46 Each of the survey works, geotechnical investigation works and landscaping works that I have found to have been undertaken on the land comprising Stage 5 of the Hanwood Estate related to the subdivision approved by the development consent, in the sense that they were undertaken for a purpose relating to the approved subdivision.


47 This finding, which is not intended to exhaust the full meaning of the relevant “relationship” between the works and the approved development which meaning has been developed by virtue of the judicial gloss placed on the relevant expression (eg see Smith v Wyong Shire Council (No 3) (1984) 53 LGRA 170), is subject to two qualifications. Firstly, some of the survey work that was undertaken principally related to the later approved subdivision effecting the partition agreement between the respective owners of the lands, including the lands in Stages 4 and 5, albeit some aspects of that work was also utilisable in relation to the subdivision of Stage 5 approved by the development consent. Secondly, the landscaping work undertaken on the area of degraded land adjacent to Stage 4 lands was required by the same condition that was imposed by the separate development consents granted for the subdivisions of Stages 4 and 5, and although on that account the work could be fairly said to relate to both approved subdivisions, it was carried out principally in the context of implementing the development consent for Stage 4 (which Stage was developed in advance of any development of Stage 5.)

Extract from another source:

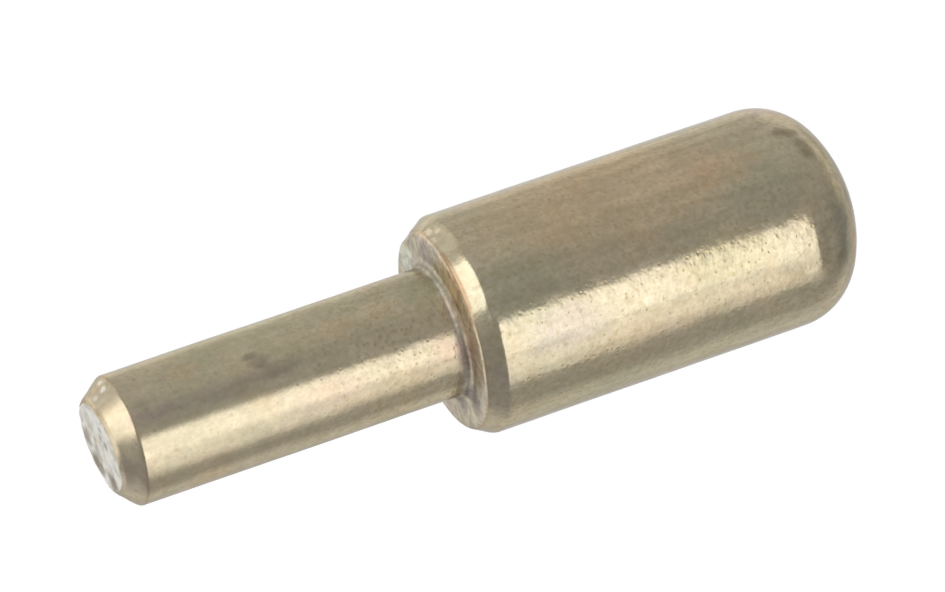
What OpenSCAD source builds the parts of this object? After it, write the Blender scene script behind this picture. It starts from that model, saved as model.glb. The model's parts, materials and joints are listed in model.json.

(iii) Were the works undertaken on Stage 5 lands relevantly “engineering or construction works”?

48 This question is one of mixed law and fact because it is first necessary to determine the meaning of the relevant words appearing in the EP&A Act, s 95(4), before determining whether the primary facts (as I have found them) concerning the works undertaken on the Stage 5 lands relevantly fall within that meaning.

49 As I pointed out in Sharp v Hunters Hill Council (2002) 120 LGERA 155, the compound expression “building, engineering or construction work” appearing in the EP&A Act, s 95(4) is not defined by the Act. (The Act does in the definition section (s 4(1)) provide definitions of “building work” and “subdivision work”.)

50 In these circumstances the first question to be answered is whether either the compound expression or whether its component parts is to be understood as a technical expression or whether it bears the ordinary and natural meaning of the words employed. It has not been suggested in the competing arguments that the expression has a technical meaning and in my judgment, its proper meaning is to be found in the ordinary and natural meaning of the words “engineering” and “construction”. Various dictionary definitions were referred to in the argument. Uninfluenced by judicial authority, I would instinctively be of the opinion that the natural and ordinary meaning of the expressions “engineering work” and “construction work” do not include the types of survey work or landscaping work that were undertaken on Stage 5 lands.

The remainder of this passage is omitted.